Well-posedness and Rayleigh-Taylor instability of the two-phase periodic quasistationary Stokes flow

TL;DR

This paper investigates the mathematical properties of two-phase quasistationary Stokes flow, establishing well-posedness, stability conditions, and Rayleigh-Taylor instability phenomena for fluid interfaces under gravity and surface tension effects.

Contribution

It introduces a nonlinear nonlocal evolution equation for the interface and analyzes stability, providing new insights into the dynamics of two-phase Stokes flows with different viscosities and densities.

Findings

Well-posedness and smoothing properties of the flow model

Rayleigh-Taylor instability for small finger-shaped equilibria

Stability depends on the sign of a specific parameter

Abstract

We study the two-phase, horizontally periodic, quasistationary Stokes flow in two dimensions driven by surface tension and gravity effects in the general context of fluids with (possibly) different viscosities and densities.

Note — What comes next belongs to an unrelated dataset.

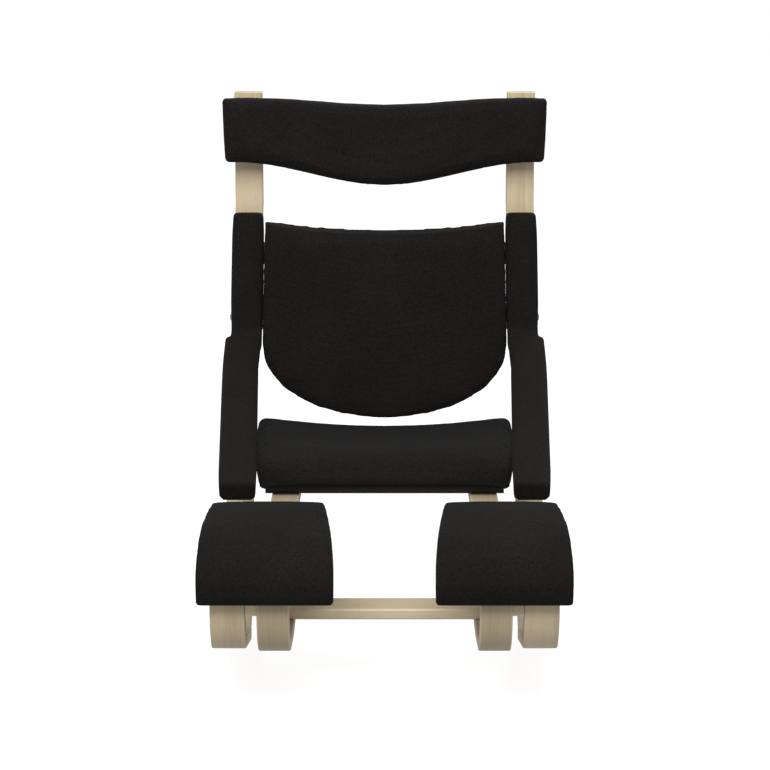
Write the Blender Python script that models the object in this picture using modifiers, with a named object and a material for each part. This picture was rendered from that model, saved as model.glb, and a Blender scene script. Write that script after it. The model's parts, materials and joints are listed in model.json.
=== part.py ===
"""Kneeling and reclining rocker chair: bent-wood side frames that carry padded seat, back, arms and leg pads.

The frame is X across the chair, -Y towards the sitter's feet, +Z up, in metres. Side profiles are drawn
in the Y-Z plane from the underside of the nose of the runners, and a parent empty then moves the whole
chair back so that the origin is under the middle of its box.
"""

import math

import bmesh
import bpy
from mathutils import Vector

# Driving dimensions
MIDDLE_Y = 0.4098
GAP = 0.0003
ARC_STEP = math.radians(12.0)

# The outer lamination of each side: nose, four flats to stand on, and a tail that climbs behind the post
RUNNER_THICK = 0.026
NOSE_CENTRE = (0.0256, 0.247)
RUNNER_BEND = 0.0865
LEG_BOARD_BEND = 0.107
FLAT_START = (0.4133, 0.013)
FLAT_END = (0.5634, 0.013)
STEEP_START = (0.6596, 0.0371)
TAIL_BEND = (0.8351, 0.1554)
TAIL_TOP = 0.390

# The lower stretch of each post is straight; heights above the floor are measured on its middle line
LAP_FOOT = (0.808, 0.150)
LAP_LEAN = math.atan2(0.030, 0.250)
POST_THICK = 0.026
POST_FOOT = 0.236
POST_KNEE = (0.862, 0.600)
POST_HIP = (0.882, 0.830)
POST_TOP = (0.8991, 1.071)
MID_LEAN = math.atan2(POST_HIP[0] - POST_KNEE[0], POST_HIP[1] - POST_KNEE[1])
UPPER_LEAN = math.atan2(POST_TOP[0] - POST_HIP[0], POST_TOP[1] - POST_HIP[1])

# The inner lamination of each side carries the seat
RAIL_THICK = 0.024
RAIL_FRONT = (0.290, 0.3405)
SEAT_DROP = 0.118
SEAT_SLOPE = math.atan(SEAT_DROP)
FOOT_BAR_DROP = math.atan2(0.006, 0.160)

# The bars that join both sides
CROSS_THICK = 0.025
REAR_BAR_HEIGHT = 0.290
REAR_BAR_SIZE = (0.698, CROSS_THICK, 0.088)
FOOT_BAR = (0.200, 0.12775)
FOOT_BAR_SIZE = (0.472, 0.070, 0.022)
SPACER_EDGES = (0.2388, 0.2596)
SPACER_OUTSIDE = 0.0985
SPACER_INSIDE = 0.0775
SPACER_REACH = math.radians(92)

BOARD = 0.009
ARM_THICK = 0.045
ARM_CORE_THICK = 0.013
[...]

The sharp interface which separates the fluids is assumed to be the graph of a periodic function. The mathematical model is then recast as a fully nonlinear and nonlocal evolution equation involving only the function parametrizing the interface. Our main results include well-posedness and a parabolic smoothing property, as well as a study of equilibrium solutions in subcritical Sobolev spaces. In particular, we establish the Rayleigh-Taylor instability of small, finger-shaped equilibria and prove that the stability properties of flat interfaces depend on the sign of a certain parameter.